### GIVEN DATA:
☆ ☆ ☆ ☆ ☆

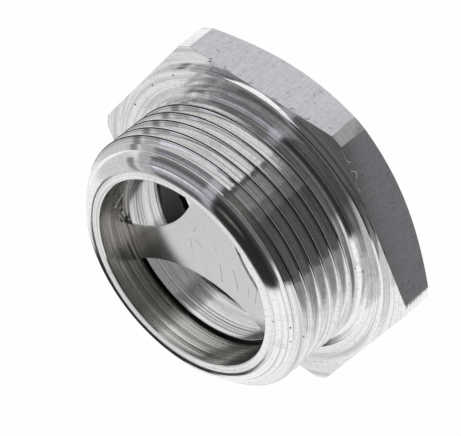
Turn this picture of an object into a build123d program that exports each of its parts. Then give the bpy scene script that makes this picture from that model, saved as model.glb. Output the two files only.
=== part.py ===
from build123d import *

import os
from math import asin, cos, radians, sin, tan

os.makedirs("parts", exist_ok=True)

# An oil sight glass that screws into a tank wall, standing on the front face of its hexagon head.
# The axis is Z: the head's front face is at z = 0 and the open thread end is at the top.
# The flats' normals lie at 0, 60, 120 degrees and so on, so a flat faces +X.

# Driving dimensions in mm
across_flats = 36.0
flat_count = 6
flat_cut_depth = 10.0
corner_radius = 20.35
head_chamfer_start = 0.5
head_chamfer_angle = 30.0
hexagon_top = 5.55
collar_radius = 17.9
collar_top = 6.3
collar_edge_break = 0.12
total_length = 17.0

# The M30 x 1.5 external thread
thread_radius = 15.0
thread_pitch = 1.5
thread_depth = 0.92
thread_half_angle = 30.0
crest_flat = thread_pitch / 8
crest_height_at_x_axis = 7.06
thread_turns = 8
thread_sunk = 0.18
thread_foot = 7.05
land_radius = 14.95
land_relief = 0.3
foot_cone_radius = 15.95
foot_cone_rise = 0.08
thread_chamfer_start = 15.1
thread_chamfer_angle = 33.0
nose_radius = 2.15
nose_start_radius = 12.15
nose_cuts = 4

# The bore from the thread end: the mouth, the seat of the reflector and the throat
mouth_radius = 11.3
mouth_edge_break = 0.2
reflector_seat = 12.75
throat_radius = 10.83

# The chamber of the window, open to the head's face before the lip is rolled over
chamber_radius = 12.7
chamber_top = 8.3
seal_height = 2.2
seal_inner_radius = 10.5
seal_fit = 0.1
glass_thickness = 4.0
glass_fit = 0.15

# The rolled lip that holds the glass, and the dished face around it
lip_inner_radius = 11.7
lip_crown_radius = 12.3
lip_outer_radius = 13.35
lip_height = 1.0
lip_inner_edge = 0.55
lip_fall = 0.3
dish_floor = 1.75
dish_floor_radius = 13.75
dish_rim_radius = 14.75

# The reflector: a disc with three round bites, its middle a little off the punch's centre
reflector_thickness = 0.3
reflector_fit = 0.03
bite_radius = 13.9
bite_centre_distance = 18.3
bite_count = 3
first_bite_angle = 60.0
bite_offset_x = -0.6
bite_offset_y = -0.45

glass_top = chamber_top - seal_height
glass_bottom = glass_top - glass_thickness
chamfer_rise = tan(radians(head_chamfer_angle))
head_face_radius = across_flats / 2 - head_chamfer_start / chamfer_rise
corner_chamfer_top = (corner_radius - head_face_radius) * chamfer_rise
thread_chamfer_slope = tan(radians(thread_chamfer_angle))
thread_root_radius = thread_radius - thread_depth
land_bottom = collar_top + foot_cone_rise + land_relief


def thread_chamfer_height(radius):
    """Height of the chamfer that starts the thread, at this radius."""
    return thread_chamfer_start + (thread_radius - radius) * thread_chamfer_slope


def nose_outline():
    """Points on the rounded nose, from the end face, which it is tangent to, to the thread's root."""
    centre_height = total_length - nose_radius
    sweep = asin((thread_root_radius - nose_start_radius) / nose_radius)
    turns = [k * sweep / nose_cuts for k in range(nose_cuts + 1)]
    return [
        (nose_start_radius + nose_radius * sin(turn), centre_height + nose_radius * cos(turn))
        for turn in turns
    ]


def turned_blank():
    """Everything that the lathe makes but the thread, as one half section spun round."""
    with BuildSketch(Plane.XZ) as section:
        with BuildLine():
            Polyline(
                (throat_radius, chamber_top),
                (throat_radius, reflector_seat),
                (mouth_radius, reflector_seat),
                (mouth_radius, total_length - mouth_edge_break),
                (mouth_radius + mouth_edge_break, total_length),
                *nose_outline(),
                (thread_root_radius, thread_foot),
                (land_radius, thread_foot),
                (land_radius, land_bottom),
                (land_radius + land_relief, land_bottom - land_relief),
                (foot_cone_radius, collar_top),
                (collar_radius - collar_edge_break, collar_top),
                (collar_radius, collar_top - collar_edge_break),
                (collar_radius, hexagon_top),
                (corner_radius, hexagon_top),
                (corner_radius, corner_chamfer_top),
                (head_face_radius, 0.0),
                (dish_rim_radius, 0.0),
                (dish_floor_radius, dish_floor),
                (lip_outer_radius, dish_floor),
                (lip_outer_radius, lip_height + lip_fall),
                (lip_crown_radius, lip_height),
                (lip_inner_radius, glass_bottom - lip_inner_edge),
                (lip_inner_radius, glass_bottom),
                (chamber_radius, glass_bottom),
                (chamber_radius, chamber_top),
                (throat_radius, chamber_top),
            )
        make_face()
    return revolve(section.sketch, axis=Axis.Z)


def thread_ridge():
    """One helical ridge: two flanks and a flat crest, ruled between four helices."""
    start = crest_height_at_x_axis - thread_pitch
    climb = thread_turns * thread_pitch
    sunk_radius = thread_root_radius - thread_sunk
    corners = []
    for radius, side in (
        (sunk_radius, -1),
        (thread_radius, -1),
        (thread_radius, 1),
        (sunk_radius, 1),
    ):
        half_width = crest_flat / 2 + (thread_radius - radius) * tan(radians(thread_half_angle))
        centre = (0, 0, start + side * half_width)
        corners.append(Helix(thread_pitch, climb, radius, center=centre).edge())
    faces = [
        Face.make_surface_from_curves(edge, corners[(k + 1) % len(corners)])
        for k, edge in enumerate(corners)
    ]
    for end in (0, 1):
        outline = [edge.position_at(end) for edge in corners]
        faces.append(Face(Wire.make_polygon(outline, close=True)))
    return Solid(Shell(faces))


def thread():
    """The ridge, cut off level at its foot and by the chamfer at the open end."""
    inside = thread_root_radius - 2 * thread_sunk
    outside = thread_radius + 2 * thread_sunk
    with BuildSketch(Plane.XZ) as section:
        with BuildLine():
            Polyline(
                (inside, thread_foot),
                (outside, thread_foot),
                (outside, thread_chamfer_height(outside)),
                (inside, thread_chamfer_height(inside)),
                close=True,
            )
        make_face()
    return thread_ridge() & revolve(section.sketch, axis=Axis.Z)


def body():
    """Hexagon head, collar and threaded shank in one piece."""
    flat_cutter = Pos(across_flats / 2, 0, hexagon_top) * Box(
        flat_cut_depth,
        across_flats,
        2 * hexagon_top,
        align=(Align.MIN, Align.CENTER, Align.MAX),
    )
    blank = turned_blank()
    for k in range(flat_count):
        blank -= Rot(0, 0, k * 360.0 / flat_count) * flat_cutter
    return blank + thread()


def seal():
    """A flat rubber ring between the shoulder of the chamber and the glass."""
    on_glass = (Align.CENTER, Align.CENTER, Align.MIN)
    disc = Cylinder(chamber_radius - seal_fit, seal_height, align=on_glass)
    hole = Cylinder(seal_inner_radius, seal_height, align=on_glass)
    return Pos(0, 0, glass_top) * (disc - hole)


def glass():
    """The round window, which lies between the rolled lip and the seal."""
    return Pos(0, 0, glass_bottom) * Cylinder(
        chamber_radius - glass_fit,
        glass_thickness,
        align=(Align.CENTER, Align.CENTER, Align.MIN),
    )


def reflector():
    """A thin disc that shows the oil level by contrast, with three bites that let the oil past."""
    sheet = Cylinder(
        mouth_radius - reflector_fit,
        reflector_thickness,
        align=(Align.CENTER, Align.CENTER, Align.MIN),
    )
    step = 360.0 / bite_count
    for k in range(bite_count):
        turn = radians(first_bite_angle + k * step)
        x = bite_offset_x + bite_centre_distance * cos(turn)
        y = bite_offset_y + bite_centre_distance * sin(turn)
        sheet -= Pos(x, y, 0) * Cylinder(bite_radius, 4 * reflector_thickness)
    return Pos(0, 0, reflector_seat) * sheet


pieces = {
    "body": body(),
    "sealing_ring": seal(),
    "window_glass": glass(),
    "reflector_plate": reflector(),
}
for name, shape in pieces.items():
    export_step(shape, f"parts/{name}.step")
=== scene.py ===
import math

import bmesh
import bpy
from mathutils import Matrix, Vector


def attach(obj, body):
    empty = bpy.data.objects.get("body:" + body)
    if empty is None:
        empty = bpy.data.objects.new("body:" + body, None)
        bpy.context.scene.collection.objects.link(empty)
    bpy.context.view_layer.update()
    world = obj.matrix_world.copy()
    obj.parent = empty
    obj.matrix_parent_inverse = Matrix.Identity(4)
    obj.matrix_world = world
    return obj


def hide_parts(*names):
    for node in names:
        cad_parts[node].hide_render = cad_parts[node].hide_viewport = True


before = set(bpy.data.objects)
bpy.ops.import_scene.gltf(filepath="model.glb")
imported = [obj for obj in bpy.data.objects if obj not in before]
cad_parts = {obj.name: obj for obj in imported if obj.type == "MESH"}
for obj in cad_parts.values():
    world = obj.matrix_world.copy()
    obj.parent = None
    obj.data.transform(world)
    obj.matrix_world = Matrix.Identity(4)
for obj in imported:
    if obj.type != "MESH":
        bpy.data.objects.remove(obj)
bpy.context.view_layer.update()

MM = 0.001
AXIS = (0.0, 0.0, 1.0)

# Sizes of the turned body in mm, as in the part's source. Only the corner radius is a hair smaller, as the
# corners of the solid's own mesh are.
ACROSS_FLATS = 36.0
FLAT_COUNT = 6
CORNER_RADIUS = 20.348
HEXAGON_TOP = 5.55
HEAD_FACE_RADIUS = 17.134
CORNER_CHAMFER_TOP = 1.857
COLLAR_RADIUS = 17.9
COLLAR_TOP = 6.3
COLLAR_EDGE_BREAK = 0.12
TOTAL_LENGTH = 17.0
THREAD_RADIUS = 15.0
THREAD_ROOT = 14.08
THREAD_PITCH = 1.5
THREAD_FLANK_SLOPE = math.tan(math.radians(30.0))
THREAD_TURNS = 8
THREAD_SUNK = 0.18
THREAD_FOOT = 7.05
THREAD_CHAMFER_START = 15.1
THREAD_CHAMFER_SLOPE = math.tan(math.radians(33.0))
CREST_AT_X_AXIS = 7.06
CREST_FLAT = THREAD_PITCH / 8
LAND_RADIUS = 14.95
LAND_RELIEF = 0.3
FOOT_CONE_RADIUS = 15.95
FOOT_CONE_RISE = 0.08
LAND_BOTTOM = COLLAR_TOP + FOOT_CONE_RISE + LAND_RELIEF
NOSE_RADIUS = 2.15
NOSE_START = 12.15
NOSE_END_ANGLE = 26.2
MOUTH_RADIUS = 11.3
MOUTH_EDGE = 0.08
REFLECTOR_SEAT = 12.75
REFLECTOR_TOP = 13.05
THROAT_RADIUS = 10.83
CHAMBER_RADIUS = 12.7
CHAMBER_TOP = 8.3
GLASS_BOTTOM = 2.1
GLASS_RADIUS = 12.55
DISH_RIM_RADIUS = 14.75
DISH_FLOOR_RADIUS = 13.75
DISH_FLOOR = 1.75
LIP_OUTER_RADIUS = 13.35
LIP_CROWN_RADIUS = 12.3
LIP_INNER_RADIUS = 11.7
LIP_HEIGHT = 1.0
LIP_FALL = 0.3
LIP_INNER_EDGE = 0.55

# Small rounds on the edges in mm, which only the scene has
EDGE_ROUND = 0.035
FLAT_EDGE_ROUND = 0.05
CREST_EDGE_DROP = 0.05
CREST_EDGE_INSET = 0.03

# How fine the meshes are
TURN_STEPS = 360
RIDGE_STEPS = 180
NOSE_STEPS = 14
ROUND_STEPS = 3

# Angles in degrees: a corner of the half section flatter than the first stays as it is, the edges of a flat
# are sharper than the second, and shading is smooth below the third
NEARLY_STRAIGHT = 165.0
FLAT_EDGE_ANGLE = 20.0
SMOOTH_LIMIT = 5.5

# A flat has more corners than this, and its middle is this near to its place in mm
FLAT_CORNERS = 30
FLAT_MARGIN = 0.2

# Two places nearer than this count as one: in mm, and in metres where a mesh is merged or cut
SAME_PLACE = 0.001
MERGE_DISTANCE = 1e-7
CUT_DISTANCE = 1e-8

# Painted shade lines along the thread's crest in mm: how far a line lies from the crest's middle, and how
# far from the line it has faded out and is full. The painted highlight on the crest's middle fades out
# likewise.
CREST_LINE = 0.11
CREST_LINE_FADE = (0.06, 0.03)
SECOND_LINE = 0.24
SECOND_LINE_FADE = (0.05, 0.02)
SECOND_LINE_MOST = 0.5
CREST_HIGHLIGHT_FADE = (0.065, 0.04)

# The painted shade lines grow faint on the side that faces +Y: where they are faintest and where full in mm,
# and how faint
FAINT_SIDE = (5.0, 0.5)
FAINT_SHARE = 0.25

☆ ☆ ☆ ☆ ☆

### TASK BRIEF:
Track down every line of the material containing the string "Identity", and copy it.

### SOLUTION TO THIS TASK:
    obj.matrix_parent_inverse = Matrix.Identity(4)
    obj.matrix_world = Matrix.Identity(4)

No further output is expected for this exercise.